(Task prompt): Both end lines count: copy exactly from the line that contains "Model this object" to the line that contains "turned wood handle.", and only those lines.

****

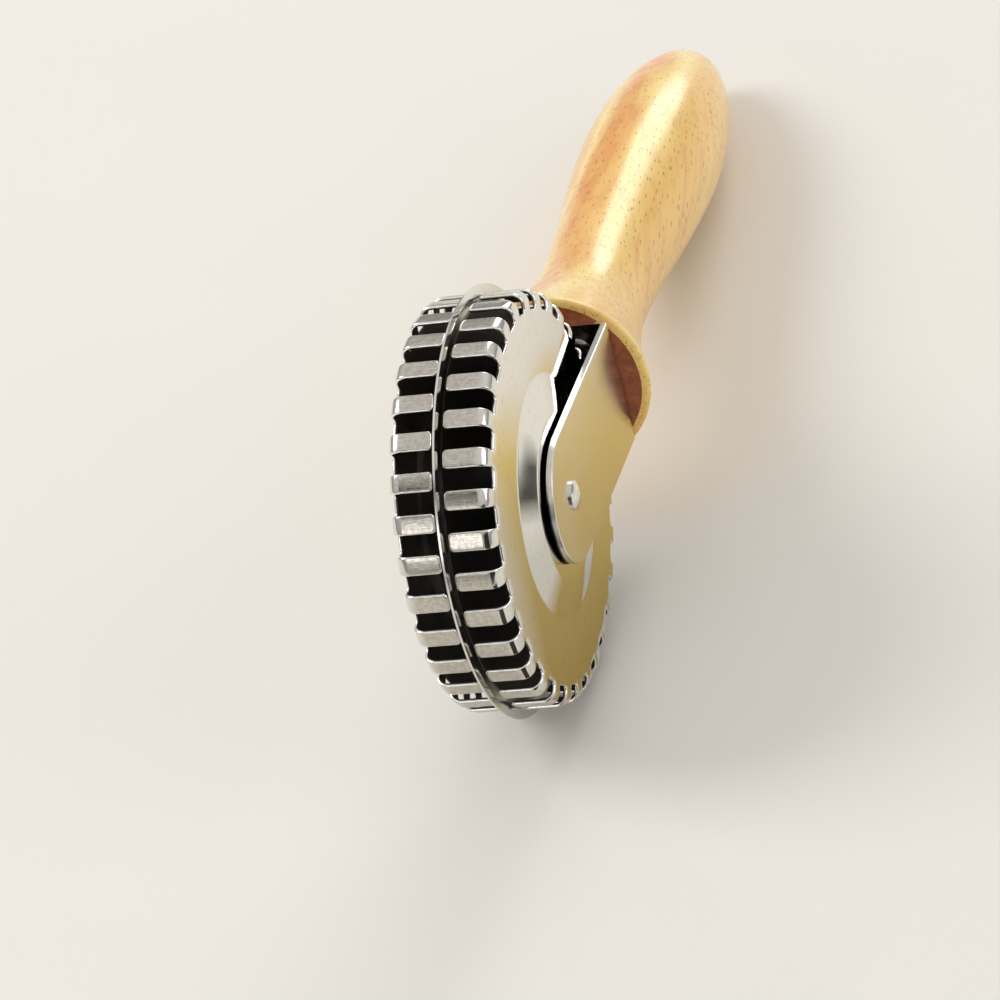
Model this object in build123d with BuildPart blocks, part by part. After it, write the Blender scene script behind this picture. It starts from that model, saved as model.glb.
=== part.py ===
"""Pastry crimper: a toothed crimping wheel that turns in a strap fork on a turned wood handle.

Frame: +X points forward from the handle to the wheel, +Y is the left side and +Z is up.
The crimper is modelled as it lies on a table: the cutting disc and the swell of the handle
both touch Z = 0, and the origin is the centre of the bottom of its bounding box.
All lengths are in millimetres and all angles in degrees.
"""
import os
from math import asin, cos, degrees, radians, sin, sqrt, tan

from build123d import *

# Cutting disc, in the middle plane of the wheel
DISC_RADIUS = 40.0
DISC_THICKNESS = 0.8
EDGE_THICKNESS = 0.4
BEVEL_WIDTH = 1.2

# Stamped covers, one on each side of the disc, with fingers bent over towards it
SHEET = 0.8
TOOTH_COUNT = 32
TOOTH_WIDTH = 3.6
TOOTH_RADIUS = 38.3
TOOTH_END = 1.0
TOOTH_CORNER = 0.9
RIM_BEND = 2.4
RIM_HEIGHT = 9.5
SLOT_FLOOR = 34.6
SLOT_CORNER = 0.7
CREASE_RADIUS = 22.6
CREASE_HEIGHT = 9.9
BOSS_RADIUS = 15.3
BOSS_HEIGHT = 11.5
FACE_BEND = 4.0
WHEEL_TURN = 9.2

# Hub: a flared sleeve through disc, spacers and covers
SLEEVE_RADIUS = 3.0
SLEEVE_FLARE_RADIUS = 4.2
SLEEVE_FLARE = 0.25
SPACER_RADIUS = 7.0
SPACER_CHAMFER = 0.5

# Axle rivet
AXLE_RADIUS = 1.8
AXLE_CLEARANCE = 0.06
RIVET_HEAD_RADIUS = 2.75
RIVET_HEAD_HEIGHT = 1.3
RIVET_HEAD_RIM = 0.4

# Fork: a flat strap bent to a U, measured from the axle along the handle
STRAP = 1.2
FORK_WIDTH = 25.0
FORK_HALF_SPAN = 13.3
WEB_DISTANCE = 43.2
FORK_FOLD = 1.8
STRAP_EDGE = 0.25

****

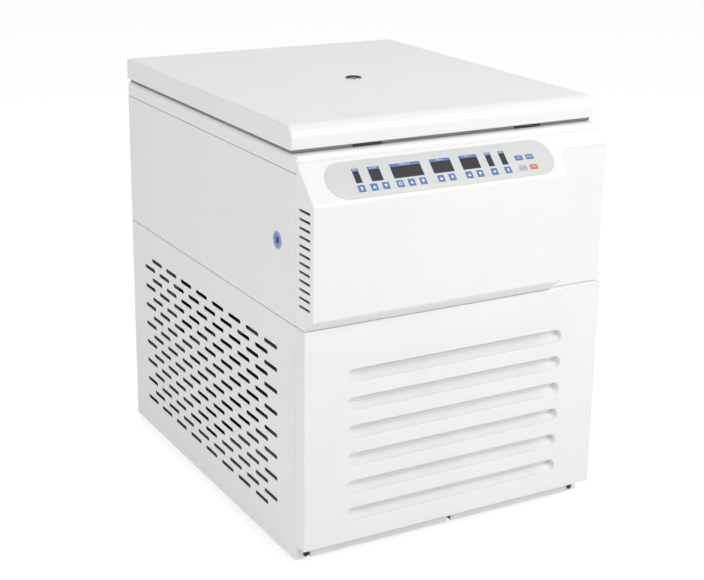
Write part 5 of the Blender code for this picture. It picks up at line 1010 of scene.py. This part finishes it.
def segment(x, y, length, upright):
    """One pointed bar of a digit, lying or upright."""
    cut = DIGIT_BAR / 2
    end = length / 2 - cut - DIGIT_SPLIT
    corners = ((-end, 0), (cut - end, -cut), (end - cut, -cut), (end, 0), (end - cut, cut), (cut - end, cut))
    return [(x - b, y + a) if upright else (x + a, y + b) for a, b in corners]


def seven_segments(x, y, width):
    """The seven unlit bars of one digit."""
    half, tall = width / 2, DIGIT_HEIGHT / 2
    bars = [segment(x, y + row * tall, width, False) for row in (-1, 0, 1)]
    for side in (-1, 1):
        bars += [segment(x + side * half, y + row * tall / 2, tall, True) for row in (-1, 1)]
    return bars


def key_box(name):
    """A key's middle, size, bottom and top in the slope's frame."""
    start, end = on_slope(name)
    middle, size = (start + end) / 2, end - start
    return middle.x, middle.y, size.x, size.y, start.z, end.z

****

(Answer to the problem):
Model this object in build123d with BuildPart blocks, part by part. After it, write the Blender scene script behind this picture. It starts from that model, saved as model.glb.
=== part.py ===
"""Pastry crimper: a toothed crimping wheel that turns in a strap fork on a turned wood handle.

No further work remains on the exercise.